== Problem to work on ==
Lines containing the word "FreeCAD" are to be counted; state their number and nothing further.

== Provided material ==
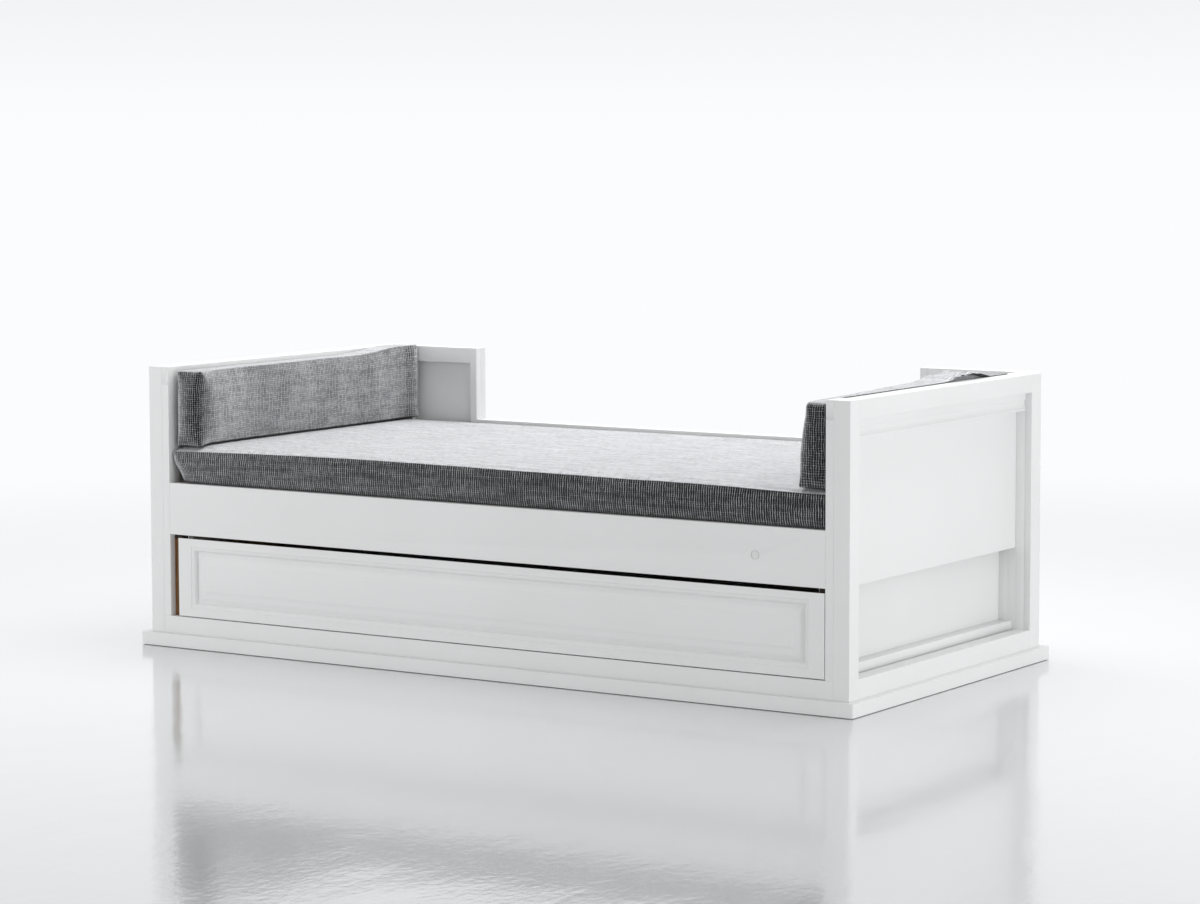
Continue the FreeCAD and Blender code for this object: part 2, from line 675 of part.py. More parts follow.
class Cushion:
    """A stuffed form: flat below, crowned on top, round at its edges and drawn in between its corners."""

    def __init__(self, along, ends, sides, bottom, height, soft):
        """Take the form's places, and read the soft sizes whose names start alike."""
        self.along = along
        self.low, self.high = (number(formula) for formula in ends)
        self.sides = tuple(number(formula) for formula in sides)
        self.bottom = number(bottom)
        self.top = self.bottom + number(height)
        self.edge = self.top - number(f"{soft}_crown")
        self.rounding = number(f"{soft}_rounding")
        self.foot = number(f"{soft}_foot_rounding")
        self.draw = number(f"{soft}_draw")

    def slice(self, position, pull, ease):
        """One slice across the form, pulled in at its sides and eased all round near an end."""
        lift = ease * EDGE_EASE_SHARE
        across = (self.sides[0] + pull + lift, self.sides[1] - pull - lift)
        bottom, edge = self.bottom + lift, self.edge - lift
        crown = self.top - ease * CROWN_EASE_SHARE
        return self.wire(position, across, bottom, edge, crown, self.foot, self.rounding)

    def wire(self, position, across, bottom, edge, crown, foot, rounding):
        """A closed outline: a flat bottom, sides with round corners, and a top that rises to its crown."""
        low, high = across
        foot_nook, nook = foot * ARC_NOOK_SHARE, rounding * ARC_NOOK_SHARE

        def point(u, w):
            place_ = (position, u, w) if self.along == "x" else (u, position, w)
            return FreeCAD.Vector(*place_)

        def arc(*points):
            return Part.Arc(*(point(*each) for each in points)).toShape()

        def line(*points):
            return Part.LineSegment(*(point(*each) for each in points)).toShape()

        return Part.Wire([
            line((low + foot, bottom), (high - foot, bottom)),
            arc((high - foot, bottom), (high - foot_nook, bottom + foot_nook), (high, bottom + foot)),
            line((high, bottom + foot), (high, edge - rounding)),
            arc((high, edge - rounding), (high - nook, edge - nook), (high - rounding, edge)),
            arc((high - rounding, edge), ((low + high) / 2, crown), (low + rounding, edge)),
            arc((low + rounding, edge), (low + nook, edge - nook), (low, edge - rounding)),
            line((low, edge - rounding), (low, bottom + foot)),
            arc((low, bottom + foot), (low + foot_nook, bottom + foot_nook), (low + foot, bottom)),
        ])

    def low_end(self):
        """The slices that round the low end off."""
        nook = self.rounding * ARC_NOOK_SHARE
        return [
            self.slice(self.low, 0, self.rounding),
            self.slice(self.low + nook, 0, nook),
            self.slice(self.low + self.rounding, 0, 0),
        ]

    def body(self):
        """The slices between the two ends, drawn in most in the middle."""
        quarter = (self.high - self.low) / 4
        middle = (self.low + self.high) / 2
        return [
            self.slice(middle - quarter, self.draw * QUARTER_DRAW_SHARE, 0),
            self.slice(middle, self.draw, 0),
            self.slice(middle + quarter, self.draw * QUARTER_DRAW_SHARE, 0),
        ]

    def high_end(self):
        """The slices that round the high end off."""
        nook = self.rounding * ARC_NOOK_SHARE
        return [
            self.slice(self.high - self.rounding, 0, 0),
            self.slice(self.high - nook, 0, nook),
            self.slice(self.high, 0, self.rounding),
        ]

    def tucked_end(self, tuck):
        """The slices of a low end whose foot is tucked under the form by a length."""
        foot = self.bottom + (self.top - self.bottom) * TUCK_HEIGHT_SHARE
        radius = (self.edge - foot) * TUCK_ROUNDING_SHARE
        inset = self.rounding * EDGE_EASE_SHARE
        across = (self.sides[0] + inset, self.sides[1] - inset)
        crown = (self.top + self.edge) / 2
        tip = self.wire(self.low, across, foot, self.edge - radius, crown, radius, radius)
        return [tip, self.slice(self.low + tuck, 0, 0)]

    def loft(self, label, slices):
        """Close the form over its slices and keep it."""
        form = document.addObject("Part::Feature", label)
        form.Shape = Part.makeLoft(slices, True, True)
        return keep(form, label)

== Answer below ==
2